Your task is to output the data exactly as it stands.
— Begin —
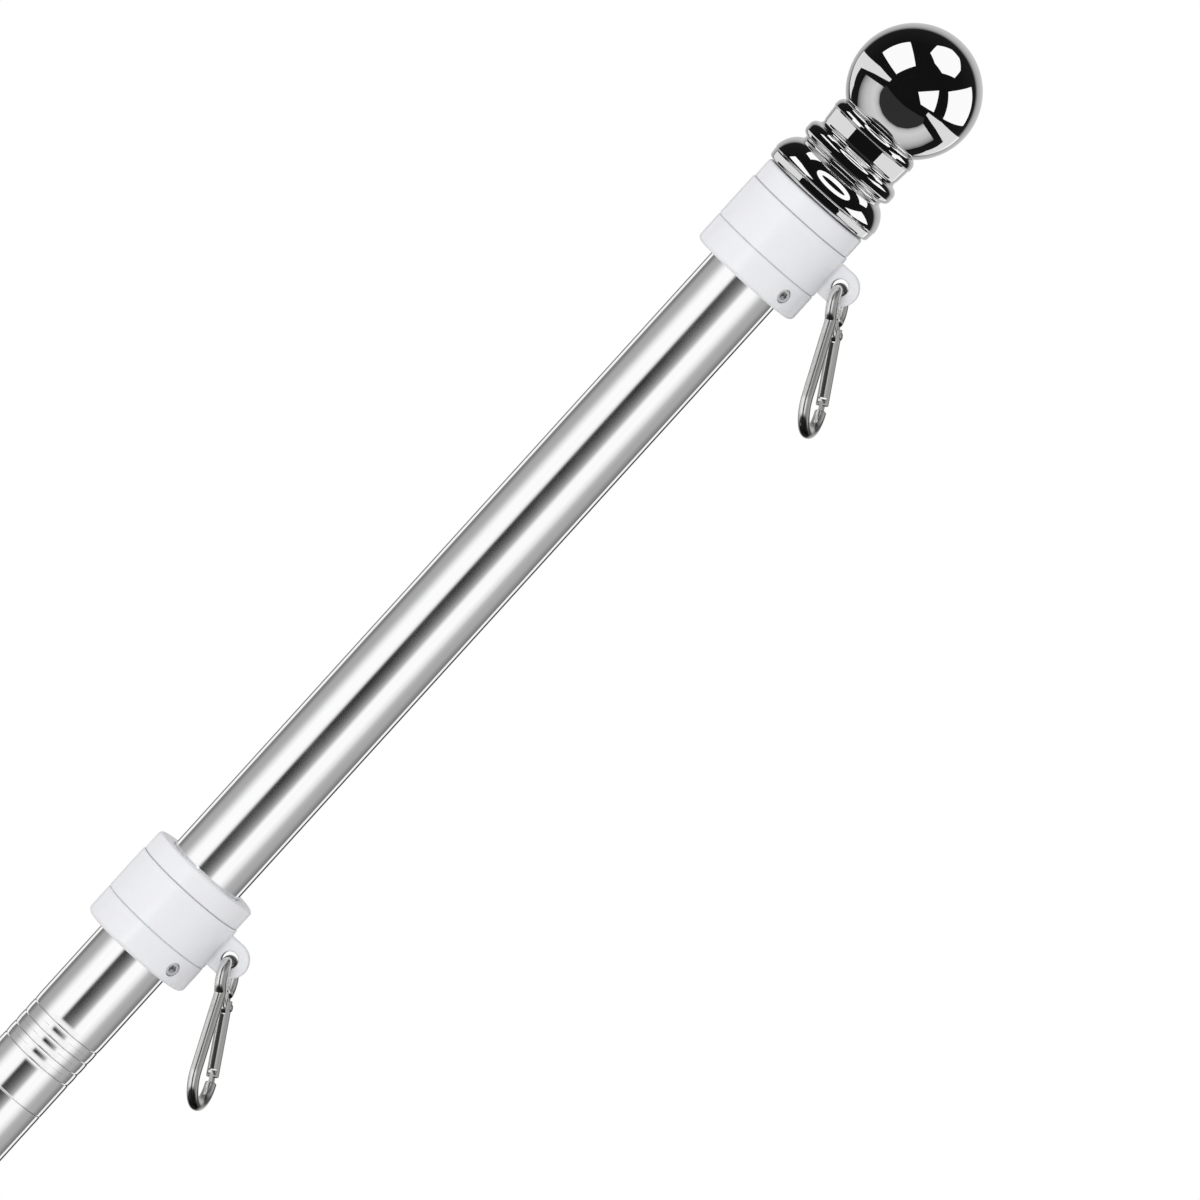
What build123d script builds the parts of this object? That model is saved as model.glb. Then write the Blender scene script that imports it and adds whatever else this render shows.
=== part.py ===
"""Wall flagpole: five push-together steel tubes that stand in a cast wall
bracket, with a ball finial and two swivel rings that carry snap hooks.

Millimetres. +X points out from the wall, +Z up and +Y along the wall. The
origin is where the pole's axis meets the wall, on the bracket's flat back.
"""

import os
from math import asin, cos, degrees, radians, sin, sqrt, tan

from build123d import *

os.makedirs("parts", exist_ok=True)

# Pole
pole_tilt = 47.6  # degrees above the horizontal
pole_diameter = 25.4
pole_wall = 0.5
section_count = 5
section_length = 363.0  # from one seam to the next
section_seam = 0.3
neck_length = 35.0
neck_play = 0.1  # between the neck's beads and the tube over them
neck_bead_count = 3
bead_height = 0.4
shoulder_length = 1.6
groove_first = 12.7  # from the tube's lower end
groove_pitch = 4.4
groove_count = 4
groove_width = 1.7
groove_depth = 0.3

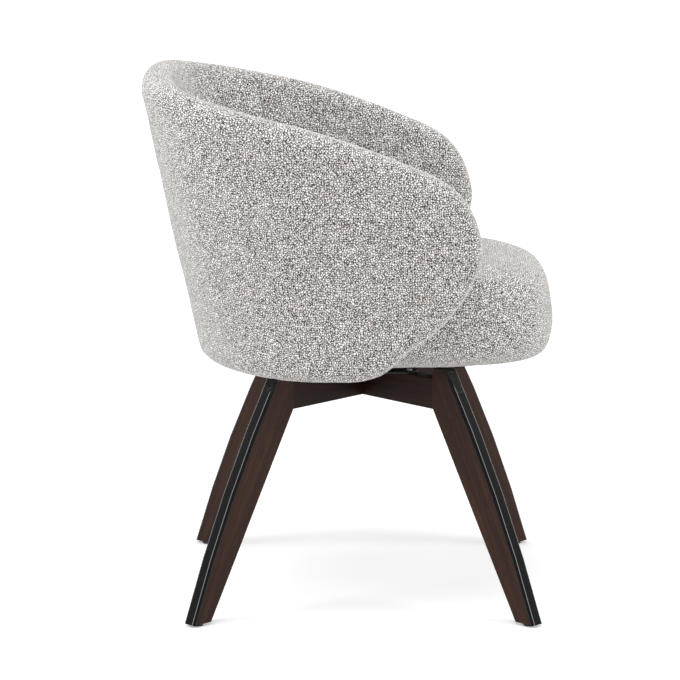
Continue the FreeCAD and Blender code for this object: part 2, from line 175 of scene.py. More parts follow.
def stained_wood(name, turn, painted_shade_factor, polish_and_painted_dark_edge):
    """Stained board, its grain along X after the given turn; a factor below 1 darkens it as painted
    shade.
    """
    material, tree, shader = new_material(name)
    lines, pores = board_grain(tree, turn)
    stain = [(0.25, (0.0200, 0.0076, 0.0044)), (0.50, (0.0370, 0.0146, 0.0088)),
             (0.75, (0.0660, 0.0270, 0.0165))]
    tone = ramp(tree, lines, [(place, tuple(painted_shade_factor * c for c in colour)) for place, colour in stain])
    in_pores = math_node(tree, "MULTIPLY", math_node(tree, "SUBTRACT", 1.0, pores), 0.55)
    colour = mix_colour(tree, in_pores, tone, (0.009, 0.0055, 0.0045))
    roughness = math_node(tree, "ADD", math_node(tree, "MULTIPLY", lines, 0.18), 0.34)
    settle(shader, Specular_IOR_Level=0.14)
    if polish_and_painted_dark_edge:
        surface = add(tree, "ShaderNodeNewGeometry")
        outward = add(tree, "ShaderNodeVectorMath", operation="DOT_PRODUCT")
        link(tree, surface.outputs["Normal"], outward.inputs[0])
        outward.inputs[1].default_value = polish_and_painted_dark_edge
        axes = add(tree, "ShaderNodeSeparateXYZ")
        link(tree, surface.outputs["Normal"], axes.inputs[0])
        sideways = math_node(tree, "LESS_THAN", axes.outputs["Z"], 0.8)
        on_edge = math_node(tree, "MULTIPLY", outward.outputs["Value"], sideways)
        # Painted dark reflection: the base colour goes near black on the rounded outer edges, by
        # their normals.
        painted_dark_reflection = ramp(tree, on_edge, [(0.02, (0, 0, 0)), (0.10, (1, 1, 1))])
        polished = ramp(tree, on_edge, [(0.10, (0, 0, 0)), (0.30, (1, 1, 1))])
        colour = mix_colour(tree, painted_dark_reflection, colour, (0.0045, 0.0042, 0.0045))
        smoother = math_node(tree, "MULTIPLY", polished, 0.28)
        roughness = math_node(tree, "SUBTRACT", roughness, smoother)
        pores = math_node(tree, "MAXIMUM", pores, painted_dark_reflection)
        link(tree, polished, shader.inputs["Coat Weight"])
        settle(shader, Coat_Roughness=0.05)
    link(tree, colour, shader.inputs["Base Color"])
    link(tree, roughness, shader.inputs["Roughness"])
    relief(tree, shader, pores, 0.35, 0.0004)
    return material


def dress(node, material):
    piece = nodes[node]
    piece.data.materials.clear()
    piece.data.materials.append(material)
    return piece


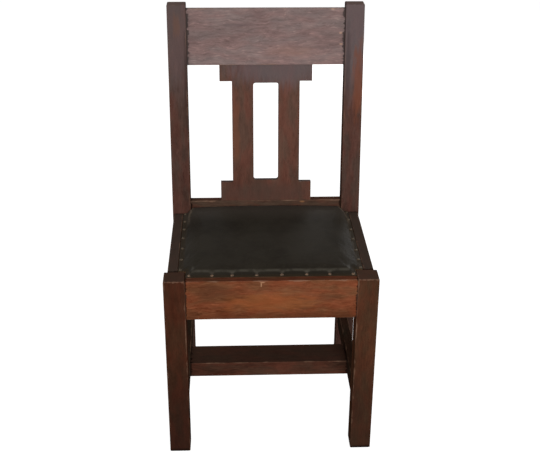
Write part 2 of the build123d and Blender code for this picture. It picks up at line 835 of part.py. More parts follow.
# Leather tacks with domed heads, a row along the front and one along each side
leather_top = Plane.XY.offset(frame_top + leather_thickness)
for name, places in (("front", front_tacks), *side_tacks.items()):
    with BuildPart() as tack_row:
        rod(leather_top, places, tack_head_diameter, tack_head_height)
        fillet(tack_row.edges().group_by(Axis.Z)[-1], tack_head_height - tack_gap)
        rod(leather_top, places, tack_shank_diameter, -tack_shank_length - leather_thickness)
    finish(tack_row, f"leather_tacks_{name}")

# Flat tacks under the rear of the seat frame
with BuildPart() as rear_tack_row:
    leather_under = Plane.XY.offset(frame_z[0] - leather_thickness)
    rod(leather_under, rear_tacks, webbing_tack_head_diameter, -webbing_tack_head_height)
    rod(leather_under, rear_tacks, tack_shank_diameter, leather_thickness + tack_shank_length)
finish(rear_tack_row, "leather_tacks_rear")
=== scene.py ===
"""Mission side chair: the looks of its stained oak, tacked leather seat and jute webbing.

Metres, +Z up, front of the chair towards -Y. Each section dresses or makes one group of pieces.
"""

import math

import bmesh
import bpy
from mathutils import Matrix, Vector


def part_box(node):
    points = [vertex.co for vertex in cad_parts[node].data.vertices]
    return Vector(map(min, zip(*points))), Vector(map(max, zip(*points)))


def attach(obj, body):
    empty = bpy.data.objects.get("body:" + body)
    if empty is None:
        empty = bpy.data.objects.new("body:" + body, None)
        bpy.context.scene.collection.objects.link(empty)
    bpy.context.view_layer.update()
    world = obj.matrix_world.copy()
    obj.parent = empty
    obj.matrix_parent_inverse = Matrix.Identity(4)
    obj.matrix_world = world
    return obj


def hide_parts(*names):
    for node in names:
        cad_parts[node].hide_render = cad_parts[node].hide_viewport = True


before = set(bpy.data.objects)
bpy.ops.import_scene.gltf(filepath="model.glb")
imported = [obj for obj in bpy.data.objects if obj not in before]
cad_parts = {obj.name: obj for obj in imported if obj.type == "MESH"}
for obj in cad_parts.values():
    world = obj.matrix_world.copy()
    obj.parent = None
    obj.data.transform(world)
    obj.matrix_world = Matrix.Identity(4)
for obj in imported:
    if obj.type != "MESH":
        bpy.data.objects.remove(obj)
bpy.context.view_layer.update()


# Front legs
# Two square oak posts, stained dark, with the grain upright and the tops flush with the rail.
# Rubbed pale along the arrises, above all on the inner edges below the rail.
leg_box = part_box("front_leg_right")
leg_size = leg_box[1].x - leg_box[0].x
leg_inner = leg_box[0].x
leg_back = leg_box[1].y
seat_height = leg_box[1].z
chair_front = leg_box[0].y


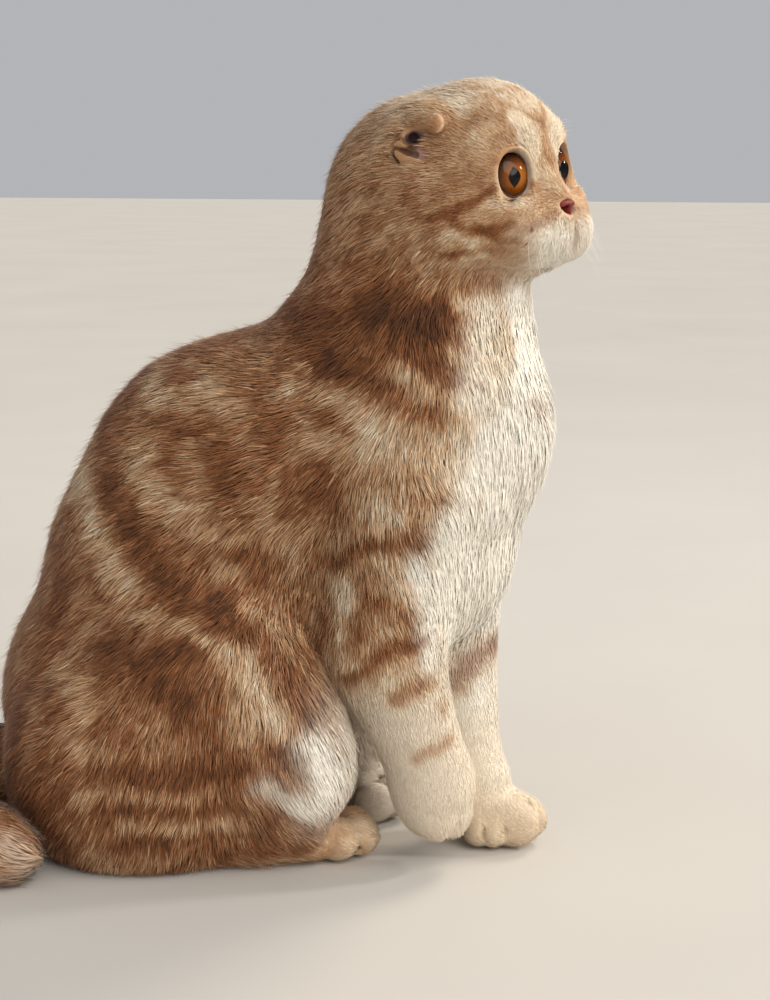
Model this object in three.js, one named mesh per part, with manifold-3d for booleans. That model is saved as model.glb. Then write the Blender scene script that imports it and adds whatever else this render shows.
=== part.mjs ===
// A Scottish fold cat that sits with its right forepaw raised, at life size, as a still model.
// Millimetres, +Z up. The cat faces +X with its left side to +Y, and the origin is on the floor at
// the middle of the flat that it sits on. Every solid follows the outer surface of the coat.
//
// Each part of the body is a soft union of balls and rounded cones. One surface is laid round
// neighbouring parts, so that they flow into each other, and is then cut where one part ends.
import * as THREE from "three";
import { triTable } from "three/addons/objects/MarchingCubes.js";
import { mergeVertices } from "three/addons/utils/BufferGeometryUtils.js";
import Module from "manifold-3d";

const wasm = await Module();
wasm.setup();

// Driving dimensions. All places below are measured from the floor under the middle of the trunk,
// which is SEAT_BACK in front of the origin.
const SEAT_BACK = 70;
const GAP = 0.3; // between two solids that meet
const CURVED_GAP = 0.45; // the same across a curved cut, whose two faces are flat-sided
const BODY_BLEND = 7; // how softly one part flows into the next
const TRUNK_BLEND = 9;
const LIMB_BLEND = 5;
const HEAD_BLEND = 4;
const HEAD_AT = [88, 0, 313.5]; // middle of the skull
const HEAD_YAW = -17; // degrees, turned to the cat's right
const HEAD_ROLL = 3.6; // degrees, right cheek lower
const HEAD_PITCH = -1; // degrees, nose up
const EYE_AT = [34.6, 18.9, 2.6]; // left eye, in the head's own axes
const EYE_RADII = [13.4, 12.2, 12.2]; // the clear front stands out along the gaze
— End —
# THE OUTPUT:
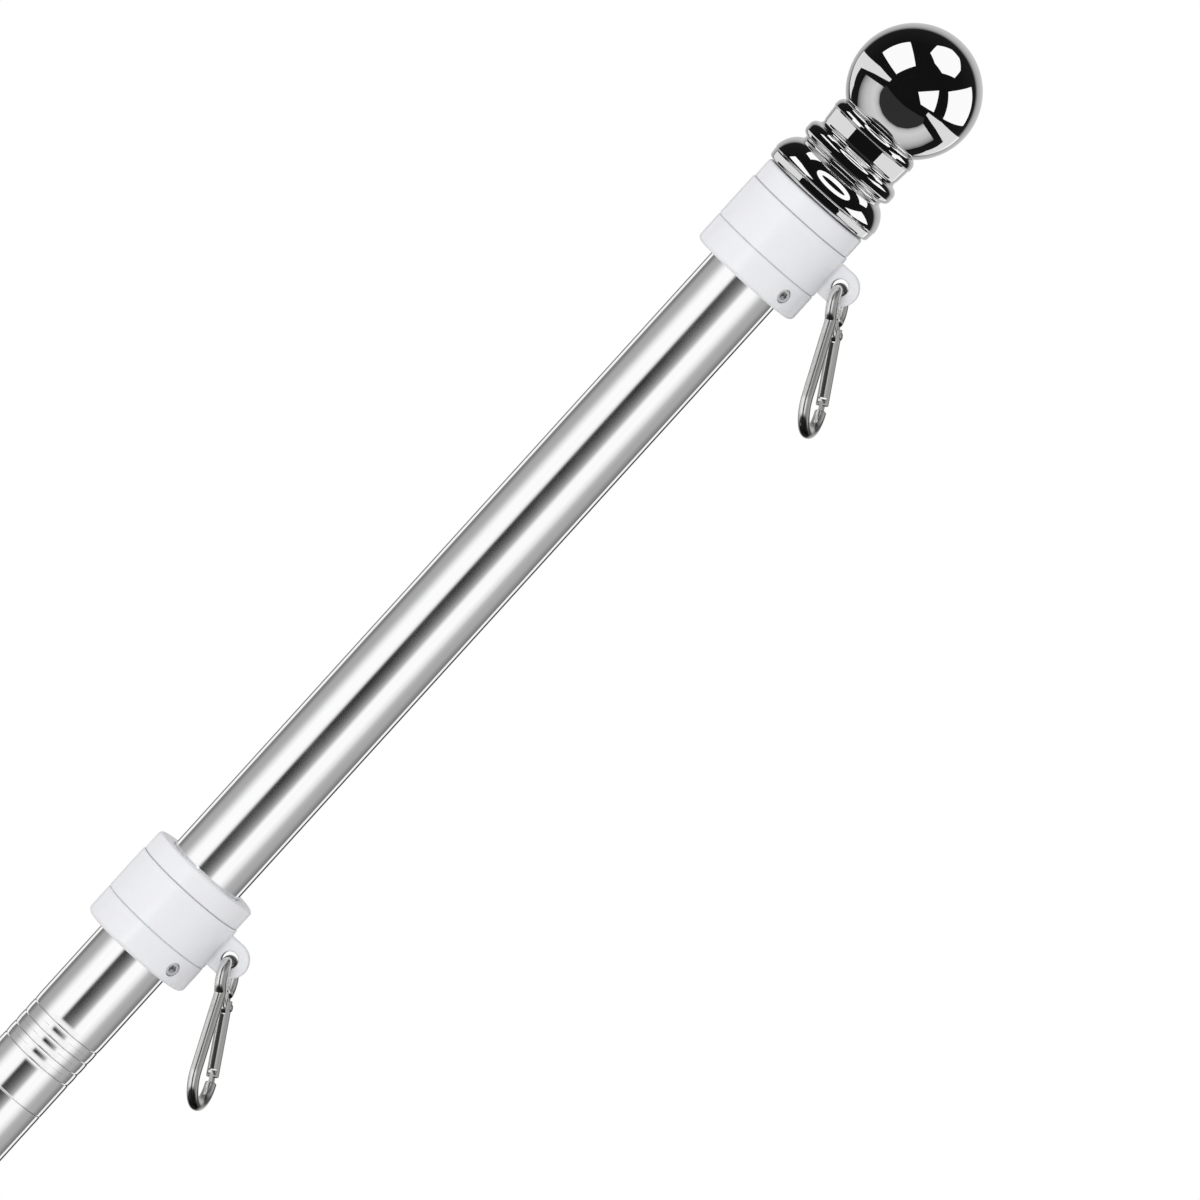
What build123d script builds the parts of this object? That model is saved as model.glb. Then write the Blender scene script that imports it and adds whatever else this render shows.
=== part.py ===
"""Wall flagpole: five push-together steel tubes that stand in a cast wall
bracket, with a ball finial and two swivel rings that carry snap hooks.

Millimetres. +X points out from the wall, +Z up and +Y along the wall. The
origin is where the pole's axis meets the wall, on the bracket's flat back.
"""

import os
from math import asin, cos, degrees, radians, sin, sqrt, tan

from build123d import *

os.makedirs("parts", exist_ok=True)

# Pole
pole_tilt = 47.6  # degrees above the horizontal
pole_diameter = 25.4
pole_wall = 0.5
section_count = 5
section_length = 363.0  # from one seam to the next
section_seam = 0.3
neck_length = 35.0
neck_play = 0.1  # between the neck's beads and the tube over them
neck_bead_count = 3
bead_height = 0.4
shoulder_length = 1.6
groove_first = 12.7  # from the tube's lower end
groove_pitch = 4.4
groove_count = 4
groove_width = 1.7
groove_depth = 0.3

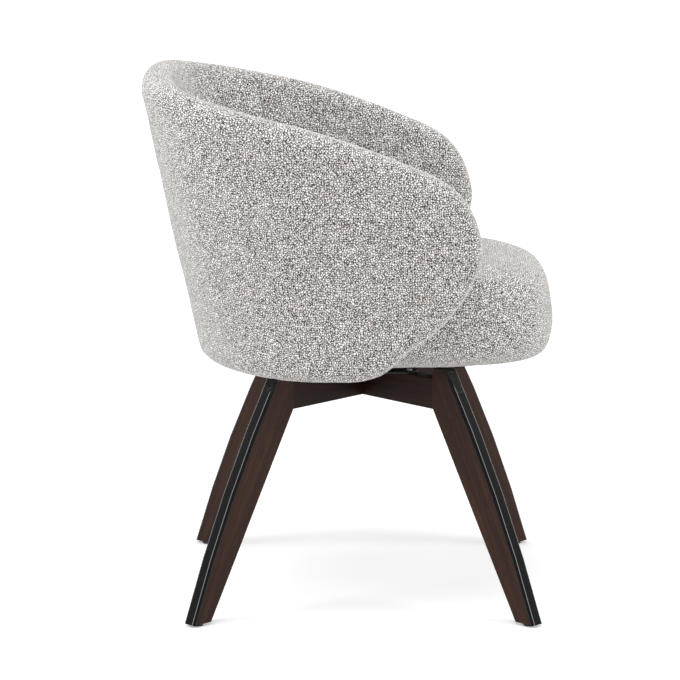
Continue the FreeCAD and Blender code for this object: part 2, from line 175 of scene.py. More parts follow.
def stained_wood(name, turn, painted_shade_factor, polish_and_painted_dark_edge):
    """Stained board, its grain along X after the given turn; a factor below 1 darkens it as painted
    shade.
    """
    material, tree, shader = new_material(name)
    lines, pores = board_grain(tree, turn)
    stain = [(0.25, (0.0200, 0.0076, 0.0044)), (0.50, (0.0370, 0.0146, 0.0088)),
             (0.75, (0.0660, 0.0270, 0.0165))]
    tone = ramp(tree, lines, [(place, tuple(painted_shade_factor * c for c in colour)) for place, colour in stain])
    in_pores = math_node(tree, "MULTIPLY", math_node(tree, "SUBTRACT", 1.0, pores), 0.55)
    colour = mix_colour(tree, in_pores, tone, (0.009, 0.0055, 0.0045))
    roughness = math_node(tree, "ADD", math_node(tree, "MULTIPLY", lines, 0.18), 0.34)
    settle(shader, Specular_IOR_Level=0.14)
    if polish_and_painted_dark_edge:
        surface = add(tree, "ShaderNodeNewGeometry")
        outward = add(tree, "ShaderNodeVectorMath", operation="DOT_PRODUCT")
        link(tree, surface.outputs["Normal"], outward.inputs[0])
        outward.inputs[1].default_value = polish_and_painted_dark_edge
        axes = add(tree, "ShaderNodeSeparateXYZ")
        link(tree, surface.outputs["Normal"], axes.inputs[0])
        sideways = math_node(tree, "LESS_THAN", axes.outputs["Z"], 0.8)
        on_edge = math_node(tree, "MULTIPLY", outward.outputs["Value"], sideways)
        # Painted dark reflection: the base colour goes near black on the rounded outer edges, by
        # their normals.
        painted_dark_reflection = ramp(tree, on_edge, [(0.02, (0, 0, 0)), (0.10, (1, 1, 1))])
        polished = ramp(tree, on_edge, [(0.10, (0, 0, 0)), (0.30, (1, 1, 1))])
        colour = mix_colour(tree, painted_dark_reflection, colour, (0.0045, 0.0042, 0.0045))
        smoother = math_node(tree, "MULTIPLY", polished, 0.28)
        roughness = math_node(tree, "SUBTRACT", roughness, smoother)
        pores = math_node(tree, "MAXIMUM", pores, painted_dark_reflection)
        link(tree, polished, shader.inputs["Coat Weight"])
        settle(shader, Coat_Roughness=0.05)
    link(tree, colour, shader.inputs["Base Color"])
    link(tree, roughness, shader.inputs["Roughness"])
    relief(tree, shader, pores, 0.35, 0.0004)
    return material


def dress(node, material):
    piece = nodes[node]
    piece.data.materials.clear()
    piece.data.materials.append(material)
    return piece


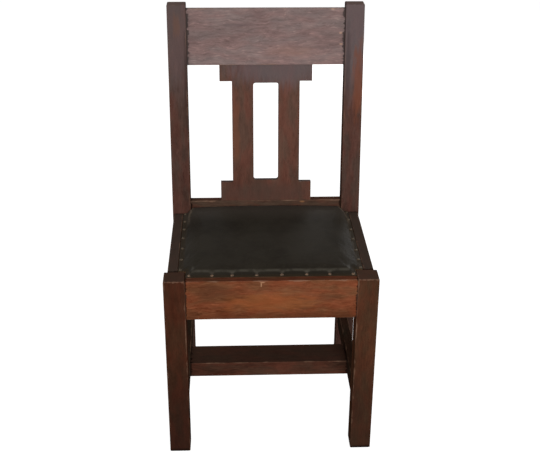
Write part 2 of the build123d and Blender code for this picture. It picks up at line 835 of part.py. More parts follow.
# Leather tacks with domed heads, a row along the front and one along each side
leather_top = Plane.XY.offset(frame_top + leather_thickness)
for name, places in (("front", front_tacks), *side_tacks.items()):
    with BuildPart() as tack_row:
        rod(leather_top, places, tack_head_diameter, tack_head_height)
        fillet(tack_row.edges().group_by(Axis.Z)[-1], tack_head_height - tack_gap)
        rod(leather_top, places, tack_shank_diameter, -tack_shank_length - leather_thickness)
    finish(tack_row, f"leather_tacks_{name}")

# Flat tacks under the rear of the seat frame
with BuildPart() as rear_tack_row:
    leather_under = Plane.XY.offset(frame_z[0] - leather_thickness)
    rod(leather_under, rear_tacks, webbing_tack_head_diameter, -webbing_tack_head_height)
    rod(leather_under, rear_tacks, tack_shank_diameter, leather_thickness + tack_shank_length)
finish(rear_tack_row, "leather_tacks_rear")
=== scene.py ===
"""Mission side chair: the looks of its stained oak, tacked leather seat and jute webbing.

Metres, +Z up, front of the chair towards -Y. Each section dresses or makes one group of pieces.
"""

import math

import bmesh
import bpy
from mathutils import Matrix, Vector


def part_box(node):
    points = [vertex.co for vertex in cad_parts[node].data.vertices]
    return Vector(map(min, zip(*points))), Vector(map(max, zip(*points)))


def attach(obj, body):
    empty = bpy.data.objects.get("body:" + body)
    if empty is None:
        empty = bpy.data.objects.new("body:" + body, None)
        bpy.context.scene.collection.objects.link(empty)
    bpy.context.view_layer.update()
    world = obj.matrix_world.copy()
    obj.parent = empty
    obj.matrix_parent_inverse = Matrix.Identity(4)
    obj.matrix_world = world
    return obj


def hide_parts(*names):
    for node in names:
        cad_parts[node].hide_render = cad_parts[node].hide_viewport = True


before = set(bpy.data.objects)
bpy.ops.import_scene.gltf(filepath="model.glb")
imported = [obj for obj in bpy.data.objects if obj not in before]
cad_parts = {obj.name: obj for obj in imported if obj.type == "MESH"}
for obj in cad_parts.values():
    world = obj.matrix_world.copy()
    obj.parent = None
    obj.data.transform(world)
    obj.matrix_world = Matrix.Identity(4)
for obj in imported:
    if obj.type != "MESH":
        bpy.data.objects.remove(obj)
bpy.context.view_layer.update()


# Front legs
# Two square oak posts, stained dark, with the grain upright and the tops flush with the rail.
# Rubbed pale along the arrises, above all on the inner edges below the rail.
leg_box = part_box("front_leg_right")
leg_size = leg_box[1].x - leg_box[0].x
leg_inner = leg_box[0].x
leg_back = leg_box[1].y
seat_height = leg_box[1].z
chair_front = leg_box[0].y


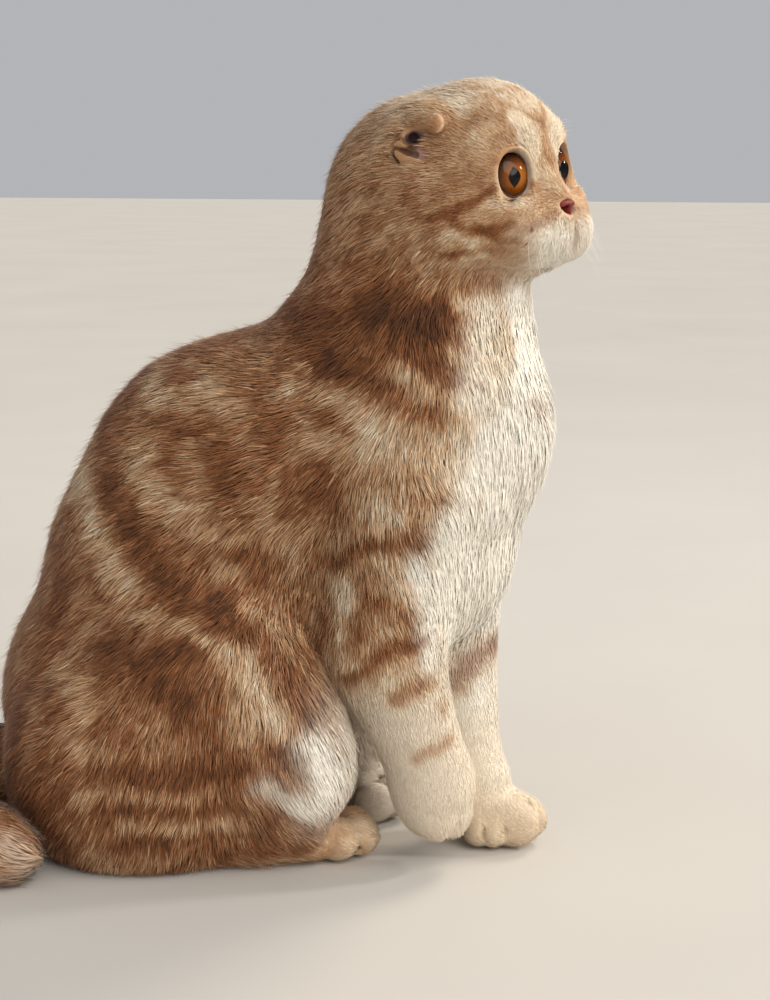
Model this object in three.js, one named mesh per part, with manifold-3d for booleans. That model is saved as model.glb. Then write the Blender scene script that imports it and adds whatever else this render shows.
=== part.mjs ===
// A Scottish fold cat that sits with its right forepaw raised, at life size, as a still model.
// Millimetres, +Z up. The cat faces +X with its left side to +Y, and the origin is on the floor at
// the middle of the flat that it sits on. Every solid follows the outer surface of the coat.
//
// Each part of the body is a soft union of balls and rounded cones. One surface is laid round
// neighbouring parts, so that they flow into each other, and is then cut where one part ends.
import * as THREE from "three";
import { triTable } from "three/addons/objects/MarchingCubes.js";
import { mergeVertices } from "three/addons/utils/BufferGeometryUtils.js";
import Module from "manifold-3d";

const wasm = await Module();
wasm.setup();

// Driving dimensions. All places below are measured from the floor under the middle of the trunk,
// which is SEAT_BACK in front of the origin.
const SEAT_BACK = 70;
const GAP = 0.3; // between two solids that meet
const CURVED_GAP = 0.45; // the same across a curved cut, whose two faces are flat-sided
const BODY_BLEND = 7; // how softly one part flows into the next
const TRUNK_BLEND = 9;
const LIMB_BLEND = 5;
const HEAD_BLEND = 4;
const HEAD_AT = [88, 0, 313.5]; // middle of the skull
const HEAD_YAW = -17; // degrees, turned to the cat's right
const HEAD_ROLL = 3.6; // degrees, right cheek lower
const HEAD_PITCH = -1; // degrees, nose up
const EYE_AT = [34.6, 18.9, 2.6]; // left eye, in the head's own axes
const EYE_RADII = [13.4, 12.2, 12.2]; // the clear front stands out along the gaze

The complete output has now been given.